Technical Report No. 185 - Abstract


Joerg Hoffmann
Where Ignoring Delete Lists Works: Local Search Topology in Planning Benchmarks

During the last five years, the planning community has seen vast progress in terms of the sizes of benchmark examples that domain-independent planners can tackle successfully. The key technique behind this progress is the use of heuristic functions based on relaxing the planning task at hand, where the relaxation is to assume that all delete lists are empty. The success of such methods in many of the current benchmarks suggests that in those task's state spaces relaxed goal distances yield a heuristic function of high quality. Investigating a large range of planning domains, I prove that the latter is indeed the case. I identify several key characteristics of local search topology under relaxed goal distances, concerning the non-existence of unrecognized dead ends, as well as constant upper bounds on the difficulty of escaping local minima and benches. These characteristics occur in the majority of the current benchmarks.
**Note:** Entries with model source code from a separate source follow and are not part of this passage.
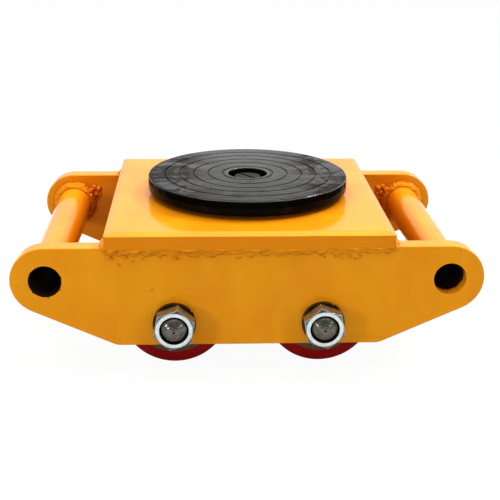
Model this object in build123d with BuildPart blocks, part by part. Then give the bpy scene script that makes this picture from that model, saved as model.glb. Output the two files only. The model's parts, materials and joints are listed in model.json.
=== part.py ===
"""Machinery moving skate: a welded steel frame on four polyurethane rollers, with a load turntable.

Millimetres. The origin is on the floor under the middle of the skate. X runs along the skate from
tow bar to tow bar, Y runs across it along the axles, and Z is up. The front side is -Y.
"""
from build123d import *
import os
from math import cos, radians, sin

# ---- driving dimensions ----------------------------------------------------------------------
LENGTH = 300                      # over the rounded ears
WIDTH = 182                       # over the outer faces of the side plates
ROLLER_R = 35                     # the rollers stand on the floor, so this is the axle height too
AXLE_SPACING = 95

# side plates: two ears joined by a straight top edge, sloping down to a flat bottom edge
EAR_R = 22
TOW_Z = 63.5                      # height of the tow bores
TOW_BORE_R = 10.5                 # for a 20 mm tow pin
PLATE_T = 12
PLATE_BOTTOM_Z = 19.5
PLATE_EDGE_R = 0.8
LOWER_CORNER_R = 12.5
LOWER_CORNER_SPACING = 163        # between the centres of the two lower corner radii
AXLE_HOLE_R = 8.25
TOW_TUBE_R = 12.5

# top plate
TOP_X = 182.2
TOP_Y = 188
TOP_T = 10
TOP_SHIFT = 0.6                   # the plate and the pivot sit slightly right of the middle
TOP_BEVEL_RUN = 3.8               # the sheared upper edges roll down slightly
TOP_BEVEL_DROP = 1.7
TOP_ROLL_R = 7
TOP_CORNER_R = 1.2

# welds
PLATE_WELD = 4
END_WELD = 3.2                    # on the side plates' top edges, at the ends of the top plate
OUTER_WELD_DROP = 5               # down the side plate, below the top plate's overhang
WELD_STOP = 1                     # beads stop short of the ends of their joints
TUBE_WELD = 3.5

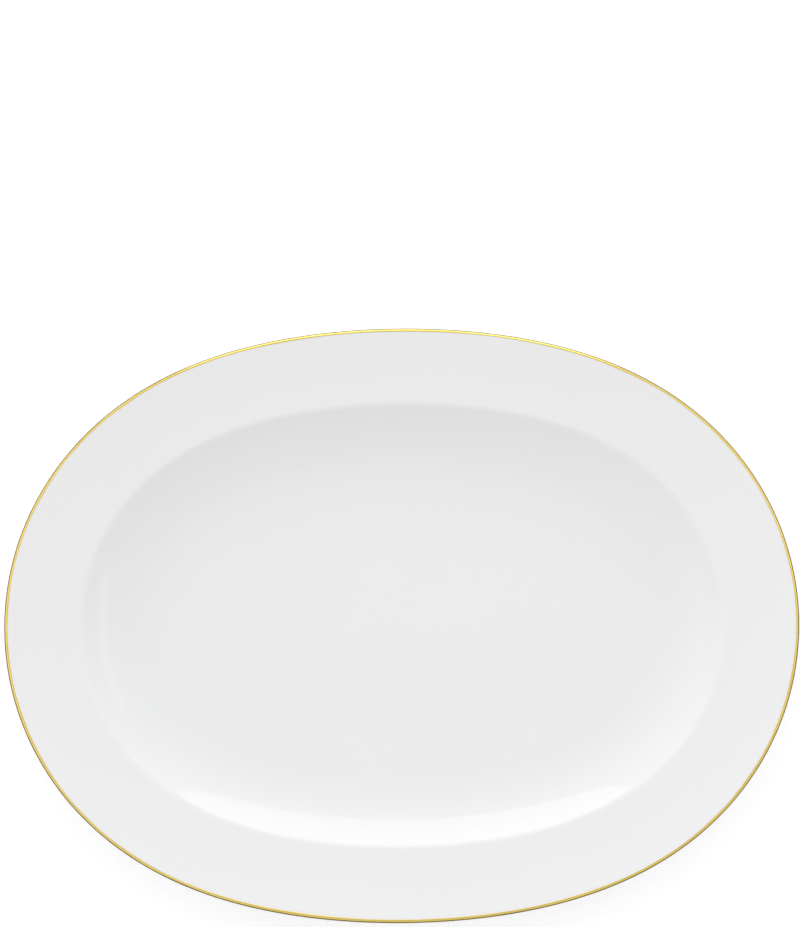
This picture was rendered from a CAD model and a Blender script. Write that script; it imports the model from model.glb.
# %% [markdown]
# # An oval serving platter in bone china
#
# The platter is one piece of fired clay under a coat of clear glaze, with a
# line of gold round its lip. A potter makes it with a profile tool: the tool's
# edge is the platter's cross-section, and the clay goes round under it. Each
# piece here is made the same way, as one section that is spun round.
#
# Every length is in metres. The design model gives the size and the place, so
# the first step is to load it.

# %% Load the design model
from math import asin, atan2, cos, degrees, hypot, radians, sin, tan, tau

import bmesh
import bpy
from mathutils import Matrix, Vector


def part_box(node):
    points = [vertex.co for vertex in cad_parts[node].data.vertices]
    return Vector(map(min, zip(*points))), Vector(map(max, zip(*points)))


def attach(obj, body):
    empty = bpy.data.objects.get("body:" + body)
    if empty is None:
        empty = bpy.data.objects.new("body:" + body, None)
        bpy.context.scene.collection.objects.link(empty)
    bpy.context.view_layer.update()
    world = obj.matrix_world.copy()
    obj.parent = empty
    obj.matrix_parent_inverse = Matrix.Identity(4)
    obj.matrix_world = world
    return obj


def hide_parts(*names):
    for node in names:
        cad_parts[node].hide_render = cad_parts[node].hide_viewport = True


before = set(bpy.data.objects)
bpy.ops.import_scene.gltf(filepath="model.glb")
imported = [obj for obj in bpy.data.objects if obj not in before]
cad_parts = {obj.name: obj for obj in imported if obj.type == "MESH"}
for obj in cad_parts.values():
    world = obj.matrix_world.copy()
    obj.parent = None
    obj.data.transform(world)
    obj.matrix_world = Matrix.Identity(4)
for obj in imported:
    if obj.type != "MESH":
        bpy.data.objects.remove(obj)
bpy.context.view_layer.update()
_, lip_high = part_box("rim_gilding")
half_length = lip_high.x
half_width = lip_high.y
print(f"platter is {2 * half_length:.4f} by {2 * half_width:.4f} by {lip_high.z:.4f} m")

# %% [markdown]
# ## The oval
#
# An oval platter keeps its rim the same width all the way round, so its lip
# isn't an ellipse: an ellipse with an even border round it is a fuller, rounder
# curve. Here a small ellipse lies in the middle, and every line of the platter
# is a border round it. That gives a simple recipe: spin a round plate, cut it
# into spokes, and slide each spoke straight out to its own point on the ellipse.
# The border's width is all that is chosen, and the ellipse's two half-axes are
# what is left of the platter's length and width.

# %% Slide of a spoke
ROUND_RADIUS = 0.132
ellipse_along = half_length - ROUND_RADIUS
ellipse_across = half_width - ROUND_RADIUS


def spoke_slide(angle):
    """The point of the middle ellipse whose outward direction is at this angle."""
    along = ellipse_along * cos(angle)
    across = ellipse_across * sin(angle)
    reach = hypot(along, across)
    return Vector((ellipse_along * along / reach, ellipse_across * across / reach, 0))


print(f"middle ellipse is {ellipse_along:.4f} by {ellipse_across:.4f} m from its centre")

# %% [markdown]
# ## The section
#
# The section is a chain of arcs and straight lines that run into each other:
# a flat floor, a slightly dished border, a long bend that is the wall, a tight
# shoulder, a rim that curls up a little, and the lip. One vertex is the pen. A
# bend spins the vertex about the arc's centre, and a straight extrudes it.
# A curve under the surface is parallel to it, so the same chain also draws the
# clay under the glaze: only the radii grow or shrink by the depth.

# %% Sizes of the section
FLOOR_HEIGHT = 0.0080
THICKNESS = 0.0043
DISH_RADIUS = 0.820
DISH_SLOPE = 3.0
BEND_RADIUS = 0.058
WALL_SLOPE = 38.0
WALL_LENGTH = 0.0010
SHOULDER_RADIUS = 0.0060
RIM_INNER_SLOPE = 6.0
RIM_RADIUS = 0.340
LIP_SLOPE = 12.0
LIP_RADIUS = 0.00145
FOOT_SLOPE = 15.0
FOOT_SPAN = 0.0095
FOOT_TAPER = 8.0
FOOT_FILLET = 0.0025
FOOT_EDGE_RADIUS = 0.0007
BARE_FOOT_HEIGHT = 0.0014
GLAZE = 0.00025
GILDING = 0.0001

# The flat middle ends where the chain of arcs, counted back from the lip, begins.
chain_run = (
    DISH_RADIUS * sin(radians(DISH_SLOPE))
    + BEND_RADIUS * (sin(radians(WALL_SLOPE)) - sin(radians(DISH_SLOPE)))
    + WALL_LENGTH * cos(radians(WALL_SLOPE))
    + SHOULDER_RADIUS * (sin(radians(WALL_SLOPE)) - sin(radians(RIM_INNER_SLOPE)))
    + RIM_RADIUS * (sin(radians(LIP_SLOPE)) - sin(radians(RIM_INNER_SLOPE)))
    + LIP_RADIUS * (1 + sin(radians(LIP_SLOPE)))
    + GILDING
)
FLAT_RADIUS = ROUND_RADIUS - chain_run
print(f"flat middle of the round plate is {1000 * FLAT_RADIUS:.1f} mm in radius")

# %% The pen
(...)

This explains the recent success of heuristic planners. Specifically, it follows that FF's search algorithm, using an idealized heuristic function, is a polynomial solving mechanism in (at least) eleven commonly used benchmark domains. The proofs shed light on what the structural reasons are behind the topological phenomena, giving hints on how these phenomena might be automatically recognizable. I discuss the consequences of my findings on ways of benchmarking in planning.